Get most upper descendant descendant(s) in jQuery

Question

From page=$("#page") I want to get all the specified SVGs but not the subsequent inner ones.

<div id="page">
    <div ...>
        <svg> /* THIS ONE */
            <rect ...>
            <circle ...>
            <svg> /* NOT THIS ONE */
                <foo> ... </foo>
            </svg>
        </svg>
    </div>
    <div ...>
        <div ...>
            <svg> /* THIS ONE */
                <rect ...>
                <circle ...>
                <svg> /* NOT THIS ONE */
                    <foo> ... </foo>
                </svg>
            </svg>
        </div>
   </div>
</div>

EDIT I've updated the markup to clearly specify what I mean.

One solution is to use :not(svg svg) which i find ugly and performance heavy.

Answer 1

After updated question

The only solutions are

$('#page svg:not(:has(svg))');

and your own

$('#page svg:not(svg svg)');

Performance-wise (check out the test) they are about the same with no clear winner

---

original answer

For the particular example

$('#page > svg:first')

or

$('#page svg:first')

will suffice.

---

But consider the following case

<div id="page">
   <div>
     <p>
        <svg id="svg-1"></svg>
     </p>
     <svg id="svg-2"></svg>
   </div>
</div>

Is this case possible (both svgs wrapped in something else) ? and if so, do you want #svg-2 ?

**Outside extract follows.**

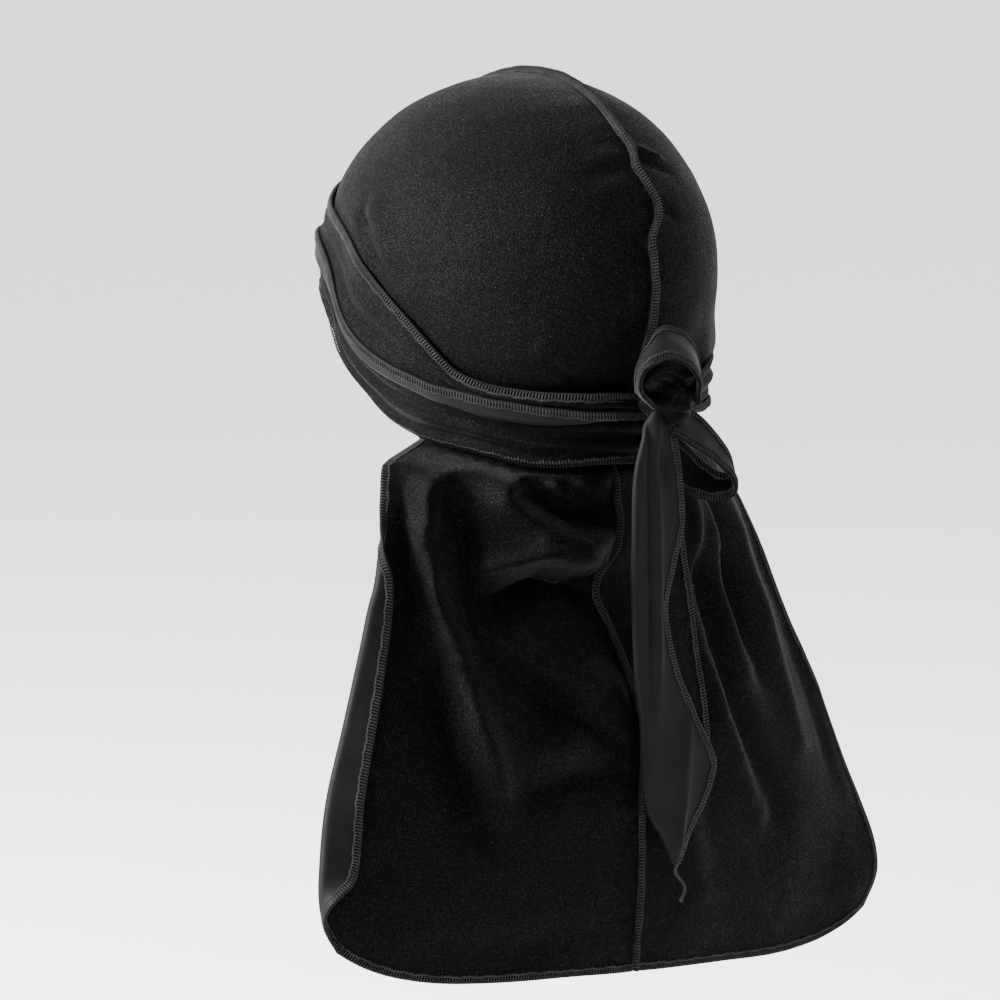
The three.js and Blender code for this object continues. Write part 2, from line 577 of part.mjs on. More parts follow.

This case is not handled by the > version at all, and the$('#page svg:first') version will return the #svg-1

Answer 2

If you know it's always going to have a <div> parent, you could do this (which avoids having to know how many elements are between #page and div):

#page div>svg

Answer 3

You could use the following:

$(page).children(svg).first()

Which will get you the first svg, in this case the outer most one, but might also still be performance heavy if that is part of your concern.

Answer 4

Just get the first child level with >.

#page > svg